---- INPUT MATERIAL
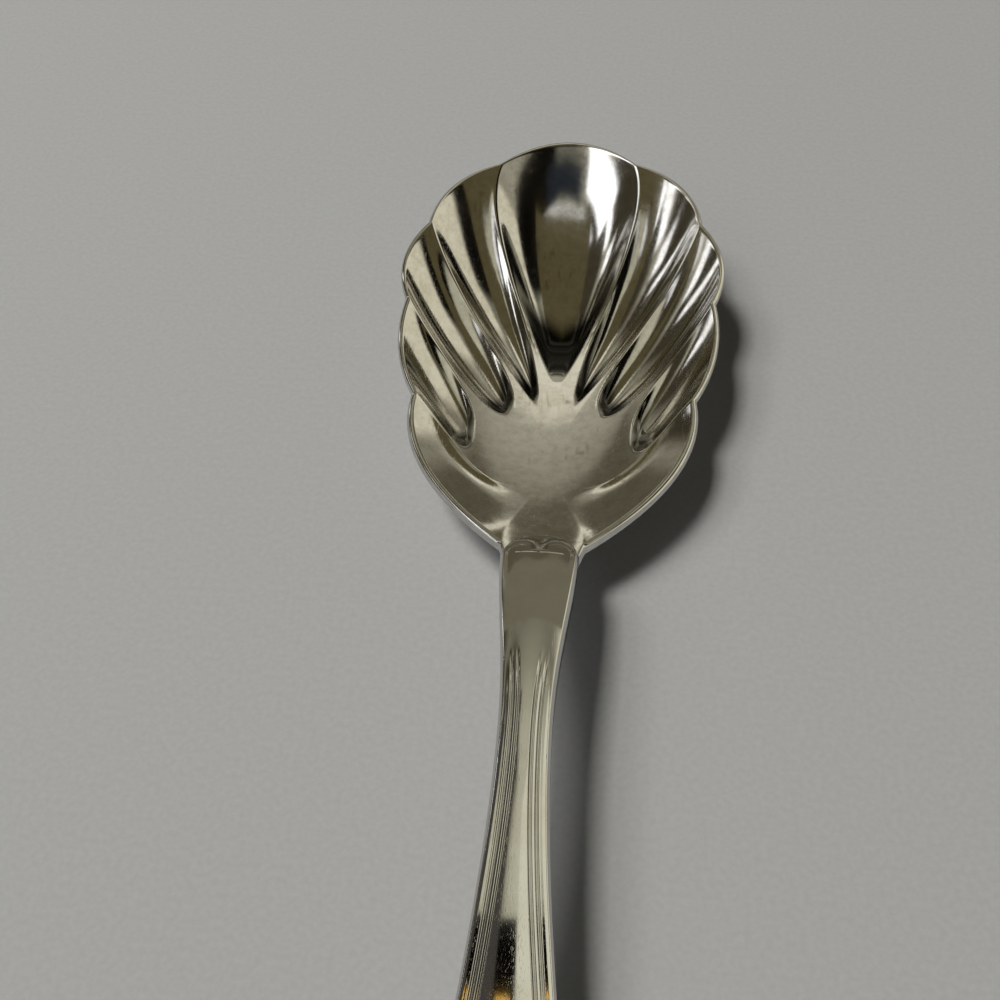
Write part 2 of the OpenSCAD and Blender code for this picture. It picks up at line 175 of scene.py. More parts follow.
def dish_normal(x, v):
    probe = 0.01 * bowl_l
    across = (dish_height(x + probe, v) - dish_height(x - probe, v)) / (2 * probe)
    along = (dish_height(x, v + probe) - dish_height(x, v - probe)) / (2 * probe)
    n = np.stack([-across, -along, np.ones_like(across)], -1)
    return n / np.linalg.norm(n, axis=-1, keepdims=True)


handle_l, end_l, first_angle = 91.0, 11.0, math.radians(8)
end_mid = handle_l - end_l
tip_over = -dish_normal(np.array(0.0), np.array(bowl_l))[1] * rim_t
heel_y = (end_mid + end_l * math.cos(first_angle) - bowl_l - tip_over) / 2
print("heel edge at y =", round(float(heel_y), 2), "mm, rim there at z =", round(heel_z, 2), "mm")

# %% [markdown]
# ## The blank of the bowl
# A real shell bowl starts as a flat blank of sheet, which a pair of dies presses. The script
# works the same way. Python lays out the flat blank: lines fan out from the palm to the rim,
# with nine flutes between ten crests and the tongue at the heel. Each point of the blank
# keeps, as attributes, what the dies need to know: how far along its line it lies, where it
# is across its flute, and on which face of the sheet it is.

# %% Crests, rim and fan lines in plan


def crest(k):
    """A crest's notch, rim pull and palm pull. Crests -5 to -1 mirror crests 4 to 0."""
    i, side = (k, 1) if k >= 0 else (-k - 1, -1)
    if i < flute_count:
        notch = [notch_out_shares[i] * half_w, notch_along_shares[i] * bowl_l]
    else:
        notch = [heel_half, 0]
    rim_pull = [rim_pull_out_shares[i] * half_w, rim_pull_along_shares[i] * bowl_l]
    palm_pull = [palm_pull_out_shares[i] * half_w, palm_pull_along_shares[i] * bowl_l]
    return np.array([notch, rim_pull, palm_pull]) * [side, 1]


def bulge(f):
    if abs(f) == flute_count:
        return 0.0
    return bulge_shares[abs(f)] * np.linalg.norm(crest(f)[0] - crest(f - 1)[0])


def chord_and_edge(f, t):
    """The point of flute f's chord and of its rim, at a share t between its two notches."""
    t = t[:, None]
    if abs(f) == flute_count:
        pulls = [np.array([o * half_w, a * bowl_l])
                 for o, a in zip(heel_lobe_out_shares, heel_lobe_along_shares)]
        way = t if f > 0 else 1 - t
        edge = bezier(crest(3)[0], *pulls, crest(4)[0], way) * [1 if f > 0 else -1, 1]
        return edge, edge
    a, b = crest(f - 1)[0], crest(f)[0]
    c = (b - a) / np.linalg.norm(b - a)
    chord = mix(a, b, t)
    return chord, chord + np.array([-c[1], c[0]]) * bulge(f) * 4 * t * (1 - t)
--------
---- INPUT MATERIAL
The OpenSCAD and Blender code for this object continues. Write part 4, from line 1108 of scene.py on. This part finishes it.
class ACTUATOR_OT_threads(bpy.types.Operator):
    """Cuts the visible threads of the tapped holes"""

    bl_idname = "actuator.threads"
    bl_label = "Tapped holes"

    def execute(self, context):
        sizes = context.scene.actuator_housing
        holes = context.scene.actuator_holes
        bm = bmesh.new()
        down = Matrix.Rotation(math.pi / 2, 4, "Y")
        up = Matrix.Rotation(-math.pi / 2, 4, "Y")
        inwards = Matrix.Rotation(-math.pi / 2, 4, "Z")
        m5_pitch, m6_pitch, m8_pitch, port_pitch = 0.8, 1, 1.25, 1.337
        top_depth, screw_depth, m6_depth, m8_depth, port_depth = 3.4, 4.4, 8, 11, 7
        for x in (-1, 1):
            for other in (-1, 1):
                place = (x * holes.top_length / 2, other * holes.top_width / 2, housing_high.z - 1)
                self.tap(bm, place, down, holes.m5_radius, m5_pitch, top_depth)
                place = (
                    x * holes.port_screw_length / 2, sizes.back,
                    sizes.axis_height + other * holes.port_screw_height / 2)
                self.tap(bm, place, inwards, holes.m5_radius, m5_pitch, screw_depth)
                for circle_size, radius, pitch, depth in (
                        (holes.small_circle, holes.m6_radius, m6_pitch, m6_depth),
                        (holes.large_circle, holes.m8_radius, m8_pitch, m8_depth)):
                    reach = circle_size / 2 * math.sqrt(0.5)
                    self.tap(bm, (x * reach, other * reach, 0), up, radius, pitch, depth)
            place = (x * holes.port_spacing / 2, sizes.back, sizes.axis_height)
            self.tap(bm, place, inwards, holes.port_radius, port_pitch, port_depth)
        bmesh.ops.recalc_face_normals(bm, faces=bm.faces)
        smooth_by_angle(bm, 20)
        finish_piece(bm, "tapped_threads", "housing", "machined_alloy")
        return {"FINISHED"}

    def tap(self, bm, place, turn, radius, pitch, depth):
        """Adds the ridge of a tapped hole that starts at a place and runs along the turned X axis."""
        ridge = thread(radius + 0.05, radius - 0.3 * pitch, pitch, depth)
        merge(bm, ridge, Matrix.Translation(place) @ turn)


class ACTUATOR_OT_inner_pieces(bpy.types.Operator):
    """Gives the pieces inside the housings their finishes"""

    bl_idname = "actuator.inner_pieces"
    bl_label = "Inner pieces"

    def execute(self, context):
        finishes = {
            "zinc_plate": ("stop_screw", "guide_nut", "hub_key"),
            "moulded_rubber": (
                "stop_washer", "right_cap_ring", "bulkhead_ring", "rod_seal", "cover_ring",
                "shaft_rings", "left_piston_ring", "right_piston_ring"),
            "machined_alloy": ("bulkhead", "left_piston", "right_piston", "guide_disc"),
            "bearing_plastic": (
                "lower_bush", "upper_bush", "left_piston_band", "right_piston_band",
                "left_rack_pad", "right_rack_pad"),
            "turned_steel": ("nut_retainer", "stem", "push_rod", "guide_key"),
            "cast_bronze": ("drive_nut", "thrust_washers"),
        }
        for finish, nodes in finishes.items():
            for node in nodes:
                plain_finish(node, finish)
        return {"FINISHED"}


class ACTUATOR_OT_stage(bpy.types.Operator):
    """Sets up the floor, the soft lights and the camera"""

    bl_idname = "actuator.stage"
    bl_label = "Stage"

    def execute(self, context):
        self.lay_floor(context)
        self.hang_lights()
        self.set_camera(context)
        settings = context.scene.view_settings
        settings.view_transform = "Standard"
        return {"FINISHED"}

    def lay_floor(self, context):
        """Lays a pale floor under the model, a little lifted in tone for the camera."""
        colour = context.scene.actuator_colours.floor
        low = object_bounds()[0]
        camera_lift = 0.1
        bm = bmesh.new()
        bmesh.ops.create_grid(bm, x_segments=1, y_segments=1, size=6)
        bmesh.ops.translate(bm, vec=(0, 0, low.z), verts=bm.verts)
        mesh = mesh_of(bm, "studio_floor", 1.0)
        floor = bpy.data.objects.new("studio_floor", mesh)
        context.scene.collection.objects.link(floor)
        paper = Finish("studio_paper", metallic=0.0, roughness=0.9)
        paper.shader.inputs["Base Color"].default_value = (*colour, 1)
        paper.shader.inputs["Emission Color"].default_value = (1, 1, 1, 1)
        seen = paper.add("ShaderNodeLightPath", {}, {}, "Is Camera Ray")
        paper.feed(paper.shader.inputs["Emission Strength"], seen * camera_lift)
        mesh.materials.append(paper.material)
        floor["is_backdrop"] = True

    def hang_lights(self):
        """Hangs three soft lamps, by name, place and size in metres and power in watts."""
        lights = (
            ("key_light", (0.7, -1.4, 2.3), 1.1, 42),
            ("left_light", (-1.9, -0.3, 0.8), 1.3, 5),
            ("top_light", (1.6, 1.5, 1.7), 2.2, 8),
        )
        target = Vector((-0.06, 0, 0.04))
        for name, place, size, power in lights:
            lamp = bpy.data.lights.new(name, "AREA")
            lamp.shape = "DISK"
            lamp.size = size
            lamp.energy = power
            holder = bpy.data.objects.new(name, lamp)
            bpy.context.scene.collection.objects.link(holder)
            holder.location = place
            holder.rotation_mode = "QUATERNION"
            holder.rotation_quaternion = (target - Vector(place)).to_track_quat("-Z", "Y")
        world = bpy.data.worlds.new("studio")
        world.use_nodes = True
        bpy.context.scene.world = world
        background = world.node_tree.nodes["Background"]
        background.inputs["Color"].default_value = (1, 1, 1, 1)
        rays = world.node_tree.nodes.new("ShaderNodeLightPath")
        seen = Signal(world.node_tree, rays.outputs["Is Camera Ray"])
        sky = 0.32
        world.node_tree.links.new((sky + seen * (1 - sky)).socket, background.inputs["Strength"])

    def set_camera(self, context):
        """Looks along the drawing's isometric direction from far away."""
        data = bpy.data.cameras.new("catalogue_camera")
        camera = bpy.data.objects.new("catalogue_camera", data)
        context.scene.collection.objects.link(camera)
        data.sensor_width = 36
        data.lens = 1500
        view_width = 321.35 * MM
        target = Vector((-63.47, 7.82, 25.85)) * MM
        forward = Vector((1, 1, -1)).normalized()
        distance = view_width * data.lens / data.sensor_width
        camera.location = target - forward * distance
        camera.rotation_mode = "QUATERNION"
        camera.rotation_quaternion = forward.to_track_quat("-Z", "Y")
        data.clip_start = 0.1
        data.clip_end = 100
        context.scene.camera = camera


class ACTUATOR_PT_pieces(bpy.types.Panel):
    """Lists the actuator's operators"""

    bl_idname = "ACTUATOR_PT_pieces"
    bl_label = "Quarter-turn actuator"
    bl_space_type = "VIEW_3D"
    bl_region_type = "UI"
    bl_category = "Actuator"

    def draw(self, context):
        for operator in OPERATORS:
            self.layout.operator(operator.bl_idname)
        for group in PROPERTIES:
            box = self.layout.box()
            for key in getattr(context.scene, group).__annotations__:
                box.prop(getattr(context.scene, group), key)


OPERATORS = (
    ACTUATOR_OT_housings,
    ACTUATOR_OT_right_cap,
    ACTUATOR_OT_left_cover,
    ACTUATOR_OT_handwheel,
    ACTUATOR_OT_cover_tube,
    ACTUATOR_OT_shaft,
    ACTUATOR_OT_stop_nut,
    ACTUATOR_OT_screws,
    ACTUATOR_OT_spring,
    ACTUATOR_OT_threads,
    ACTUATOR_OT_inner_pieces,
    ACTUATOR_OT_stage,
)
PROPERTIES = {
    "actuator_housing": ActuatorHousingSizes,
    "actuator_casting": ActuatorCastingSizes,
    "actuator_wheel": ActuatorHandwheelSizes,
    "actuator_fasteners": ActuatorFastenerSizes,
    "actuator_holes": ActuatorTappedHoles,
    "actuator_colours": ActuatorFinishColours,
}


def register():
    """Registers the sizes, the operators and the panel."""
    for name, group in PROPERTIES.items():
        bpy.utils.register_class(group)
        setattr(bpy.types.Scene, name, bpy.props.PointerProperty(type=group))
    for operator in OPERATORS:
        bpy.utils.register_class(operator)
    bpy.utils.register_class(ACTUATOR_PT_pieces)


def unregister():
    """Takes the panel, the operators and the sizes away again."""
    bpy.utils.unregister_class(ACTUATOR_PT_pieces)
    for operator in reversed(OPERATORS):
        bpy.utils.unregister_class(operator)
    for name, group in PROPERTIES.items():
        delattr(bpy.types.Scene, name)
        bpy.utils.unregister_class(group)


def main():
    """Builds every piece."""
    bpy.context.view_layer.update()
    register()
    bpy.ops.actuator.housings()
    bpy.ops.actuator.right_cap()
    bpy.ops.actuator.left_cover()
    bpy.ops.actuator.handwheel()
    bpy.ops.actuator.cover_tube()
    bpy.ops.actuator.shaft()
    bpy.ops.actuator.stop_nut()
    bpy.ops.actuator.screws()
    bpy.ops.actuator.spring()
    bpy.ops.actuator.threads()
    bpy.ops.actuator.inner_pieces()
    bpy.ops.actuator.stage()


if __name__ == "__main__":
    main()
--------
**PROBLEM TO SOLVE:**
Everything from the line with "Write part 2" through the line with "# %% Crests, rim and fan lines in plan", both ends included, should be repeated exactly; nothing else should appear.

**THE RESULT:**
Write part 2 of the OpenSCAD and Blender code for this picture. It picks up at line 175 of scene.py. More parts follow.
def dish_normal(x, v):
    probe = 0.01 * bowl_l
    across = (dish_height(x + probe, v) - dish_height(x - probe, v)) / (2 * probe)
    along = (dish_height(x, v + probe) - dish_height(x, v - probe)) / (2 * probe)
    n = np.stack([-across, -along, np.ones_like(across)], -1)
    return n / np.linalg.norm(n, axis=-1, keepdims=True)


handle_l, end_l, first_angle = 91.0, 11.0, math.radians(8)
end_mid = handle_l - end_l
tip_over = -dish_normal(np.array(0.0), np.array(bowl_l))[1] * rim_t
heel_y = (end_mid + end_l * math.cos(first_angle) - bowl_l - tip_over) / 2
print("heel edge at y =", round(float(heel_y), 2), "mm, rim there at z =", round(heel_z, 2), "mm")

# %% [markdown]
# ## The blank of the bowl
# A real shell bowl starts as a flat blank of sheet, which a pair of dies presses. The script
# works the same way. Python lays out the flat blank: lines fan out from the palm to the rim,
# with nine flutes between ten crests and the tongue at the heel. Each point of the blank
# keeps, as attributes, what the dies need to know: how far along its line it lies, where it
# is across its flute, and on which face of the sheet it is.

# %% Crests, rim and fan lines in plan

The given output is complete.